The novelty, for lack of a better term, of this study - as compared to other studies regarding bullying, which focused on the students' perspective - is that this study was conducted from the school administrations' perspective, and surveyed approximately 625 principals and assistant principals across the State.
What the Study Found
To be sure, some of the findings of the study were more surprising/disappointing that others.
Here's a list of the more salient findings:
- While the vast majority of schools had a bullying prevention policy and a process to report bullying, surprisingly, only 2/3 of the respondents had received bullying prevention training despite principals’ high level of involvement in bullying cases.
- More than half of all principals were simply given a hard copy of the board policy on bullying prevention and no formal training.
- Most principals felt that their school's bullying prevention program is reducing bullying behaviors, at least to some degree.
- Far more students use anonymous routes to report bullying than any other means.
- Principals across all levels surveyed viewed the online tip line as working moderately well. (Note: Despite that finding, some schools do not have an online tip line.)
- Fewer than half of high school principals report that their parents are informed of the difference in definition between bullying and peer conflict.
- At least half of all respondents are unaware of any anti-bullying efforts being made in their respective communities.

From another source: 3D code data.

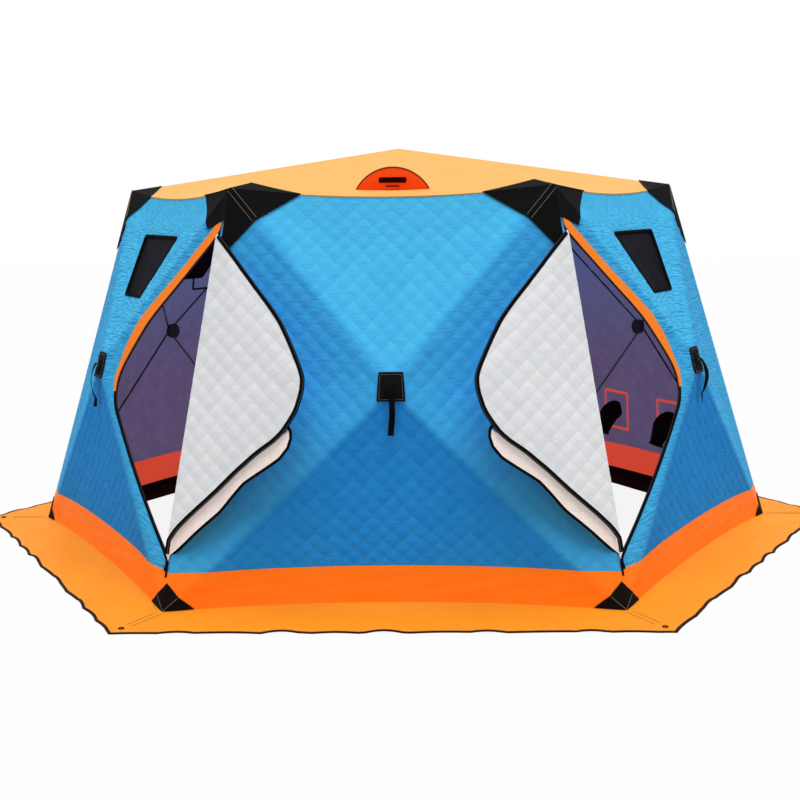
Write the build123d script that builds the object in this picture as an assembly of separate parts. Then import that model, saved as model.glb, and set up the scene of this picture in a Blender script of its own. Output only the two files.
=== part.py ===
from build123d import *
from math import cos, radians, sin
import os

# Six-sided pop-up ice fishing hut of quilted fabric over a sprung pole frame.
# Millimetres. The origin is on the ground at the centre of the floor plan, +Z is up and the front
# wall faces -Y. A generic wall or corner faces +X and is turned about Z to its place.

# Form of the outside of the fabric
base_radius = 2080
top_radius = 1505
wall_height = 1886
hub_radius = 1754
hub_height = 1011
peak_height = 2103
seam_sag = 45
foot_rise = 42

# Fabric
wall_thickness = 10
patch_thickness = 3
form_centre_height = 900
seam_gap = 0.3

# Foot band, snow skirt and inner ground flap
band_height = 168
skirt_width = 343
skirt_radius = base_radius + skirt_width
skirt_lean_share = 0.3
skirt_thickness = 6
ground_flap_width = 205
ground_flap_lean_share = 0.3
ground_flap_thickness = 4

# Corner and hub reinforcement patches
top_patch_seam_run = 330
top_patch_rib_run = 208
top_patch_edge_run = 340
top_patch_door_edge_run = 152
top_patch_guard_up = 1785
top_patch_guard_out = 130
top_patch_roof_run = 170
foot_patch_seam_run = 139
foot_patch_rib_run = 104
foot_patch_edge_run = 136
foot_patch_stand_off = 12
hub_patch_reach = 88

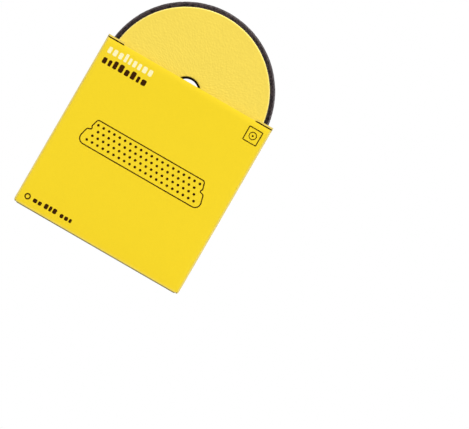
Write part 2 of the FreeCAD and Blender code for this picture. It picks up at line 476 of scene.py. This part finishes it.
def curtain_foot(x, y):
    """Where the sheet ends below: low at the walls, higher round the back folds and along the
    flaps, whose slanted foot rises towards their free edge."""
    inwards = max(0.0, HALF_WIDTH - abs(x))
    if y > 0:
        return WALL_FOOT + (CORNER - WALL_FOOT) * min(1.0, inwards / SIDE_FOLD)
    run = inwards / (HALF_WIDTH - FLAP_LOW.x)
    return WALL_FOOT + (FLAP_LOW.z - WALL_FOOT) * min(1.0, run * 4) + FLAP_FOOT_CUT * run ** 1.2


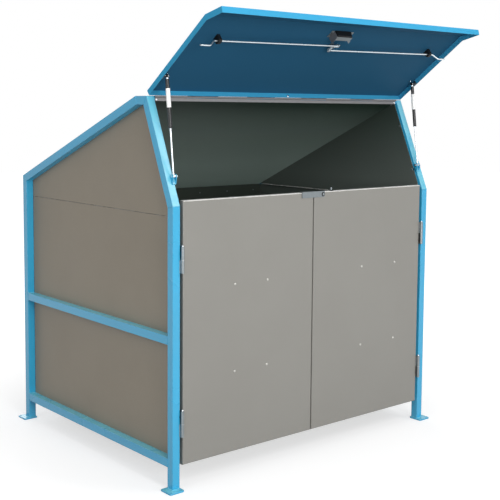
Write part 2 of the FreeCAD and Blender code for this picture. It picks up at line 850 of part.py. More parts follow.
def lock_plug():
    """The turning core, with a plain key slot in its outer end."""
    low = -cam_depth - cam_steel - plug_end
    core = Part.makeCylinder(plug_radius, barrel_rim - low, V(0, -cam_along, low))
    reach = key_slot_length / 2
    slot = block(-key_slot / 2, key_slot / 2, -cam_along - reach, -cam_along + reach,
                 barrel_rim - key_slot, barrel_rim)
    return on_lid(core.cut(slot))


def cam_pins():
    """The two pin places on the cam at rest, one for each rod."""
    return [(rod_side, -cam_along - rod_side), (-rod_side, -cam_along + rod_side)]


def lock_cam():
    """A flat bar on the core with a headed pin for each rod."""
    half = cam_radius + cam_width / 2
    bar = block(-half, half, -cam_width / 2, cam_width / 2, -cam_depth - cam_steel, -cam_depth)
    bar = cut_corners(bar, cam_corner)
    bar.rotate(V(0, 0, 0), V(0, 0, 1), -cam_turn / 2)
    bar.translate(V(0, -cam_along, 0))
    pieces = [bar]
    reach = rod_depth + rod_eye_thickness / 2 + cam_pin_gap
    for x, y in cam_pins():
        pieces.append(Part.makeCylinder(cam_pin_radius, reach - cam_depth, V(x, y, -reach)))
        head_place = V(x, y, -reach - cam_pin_head)
        pieces.append(Part.makeCylinder(cam_pin_radius + cam_pin_head, cam_pin_head, head_place))
    core = Part.makeCylinder(plug_radius, cam_steel, V(0, -cam_along, -cam_depth - cam_steel))
    return on_lid(join(pieces).cut(core))


def bent_rod(points):
    """A round bar along straight runs joined by tangent arcs."""
    edges = []
    start = points[0]
    for before, corner, after in zip(points, points[1:], points[2:]):
        back = (before - corner).normalize()
        ahead = (after - corner).normalize()
        half_turn = back.getAngle(ahead) / 2
        reach = rod_bend_radius * cos(half_turn) / sin(half_turn)
        centre = corner + (back + ahead).normalize() * (rod_bend_radius / sin(half_turn))
        middle = centre + (corner - centre).normalize() * rod_bend_radius
        first = corner + back * reach
        last = corner + ahead * reach
        edges.append(Part.makeLine(start, first))
        edges.append(Part.Arc(first, middle, last).toShape())
        start = last
    edges.append(Part.makeLine(start, points[-1]))
    section = Part.Wire([Part.makeCircle(rod_radius, points[0], points[1] - points[0])])
    return Part.Wire(edges).makePipeShell([section], True, False)


def rod_eye(side):
    """The middle of a rod's slotted eye: the cam pin's place, and half its rise along the lid."""
    pin_x, pin_y = cam_pins()[0 if side < 0 else 1]
    return pin_x, pin_y + side * (cam_radius - rod_side) / 2


def rod_slope(side):
    """How far a rod's long run goes along the lid for each millimetre across it."""
    pin_x, eye_y = rod_eye(side)
    return (-cam_along - eye_y) / (side * rod_bend_out - pin_x)


def lock_rod(side):
    """A lock rod: a slotted eye on the cam pin, a long slanting run, a jog and a straight tip."""
    pin_x, eye_y = rod_eye(side)
    tip = side * (inner_half - rod_tip_gap)
    tip_depth = rod_tip_depth()
    bend_in = side * rod_bend_in
    bend_out = side * rod_bend_out
    start = pin_x + side * rod_eye_width / 2
    bar = bent_rod([
        V(start - side * rod_eye_lap, eye_y + (start - pin_x) * rod_slope(side), -rod_depth),
        V(bend_out, -cam_along, -rod_depth),
        V(bend_in, -cam_along, -tip_depth),
        V(tip, -cam_along, -tip_depth),
    ])
    half = rod_eye_width / 2
    plate = block(pin_x - half, pin_x + half, eye_y - half, eye_y + half,
                  -rod_depth - rod_eye_thickness / 2, -rod_depth + rod_eye_thickness / 2)
    plate = cut_corners(plate, rod_radius)
    lag = cam_radius * (sin(radians(cam_turn / 4)) - sin(radians(cam_turn / 2)) / 2)
    wide = cam_pin_radius + rod_eye_slack + lag
    drift = rod_travel * abs(rod_slope(side))
    tall = cam_pin_radius + rod_eye_slack + (cam_radius - rod_side) / 2 + drift
    slot = block(pin_x - wide, pin_x + wide, eye_y - tall, eye_y + tall,
                 -rod_depth - rod_eye_thickness, -rod_depth + rod_eye_thickness)
    return on_lid(join([plate, bar]).cut(slot))


def rod_guide(side):
    """A moulded block with a bevelled foot that carries the rod under the lid sheet."""
    y = -cam_along - side * (rod_bend_out - guide_place) * rod_slope(side)
    x0 = side * guide_place - guide_width / 2
    low = -rod_depth - guide_below_rod
    body = block(x0, x0 + guide_width, y - guide_height / 2, y + guide_height / 2, low, -sheet)
    across = [e for e in body.Edges if abs(e.CenterOfMass.z - low) < 0.01 and abs(e.CenterOfMass.y - y) > 1]
    body = body.makeChamfer(guide_bevel, across)
    return on_lid(body.cut(rod_along_x(rod_radius + guide_gap, x0, x0 + guide_width, y, -rod_depth)))


def mirror_x(piece):
    return piece.mirror(V(0, 0, 0), V(1, 0, 0))


def frame_nodes():
    names = ("front_post", "raked_tube", "ridge_tube", "roof_tube", "rear_post")
    nodes = {}
    for index, name in enumerate(names):
        tube = frame_tube(index)
        if name == "raked_tube":
            tube = tube.cut(rod_hole())
        nodes["left_" + name] = [tube]
    nodes["left_mid_rail"] = [side_rail(mid_rail_height)]
    nodes["left_bottom_rail"] = [side_rail(bottom_rail_height)]
    nodes["left_wall_panel"] = [wall_panel()]
    nodes["left_gable_panel"] = [gable_panel()]
    for name in list(nodes):
        nodes[name.replace("left_", "right_")] = [mirror_x(s) for s in nodes[name]]
    nodes["foot_plates"] = foot_plates()
    nodes["ridge_rail"] = [ridge_rail()]
    rear_top = roof_height(rear) - panel_gap - tube_size
    nodes["rear_top_rail"] = [rear_rail(rear_top)]
    nodes["rear_mid_rail"] = [rear_rail(mid_rail_height)]
    nodes["rear_bottom_rail"] = [rear_rail(bottom_rail_height)]
    nodes["back_panel"] = [back_panel()]
    nodes["roof_panel"] = [roof_panel()]
    nodes["lid_hinge_fixed_leaf"] = [lid_fixed_leaf()]
    nodes["lid_hinge_pin"] = [lid_pin()]
    nodes["door_hinge_post_leaves"] = [s for z in hinge_heights for s in both_sides(post_leaf(z))]
    nodes["door_hinge_pins"] = [s for z in hinge_heights for s in both_sides(hinge_pin(z))]
    nodes["strut_brackets"] = both_sides(clevis())
    nodes["strut_foot_pins"] = both_sides(clevis_pin())
    return nodes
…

Looking Ahead, What the Study Recommends
Tthe study recommends a number of measures that flow directly from its findings, such as assuring that all school principals and assistant principals receive comprehensive anti-bullying training, and publicizing the multiple means available to parents and students for reporting bullying incidents.
Additionally, and this dovetails with one of the surprising elements of the study's findings, the authors recommend that parents be educated on the distinctions between peer conflict and bullying, as, according to the study's authors:
"[P]eer conflict refers to a mutual disagreement or hostility between peers or peer groups of similar or equal power who are not generally seeking attention."
I'm not sure I agree with the authors on that final point, but it is certainly a topic worthy of discussion.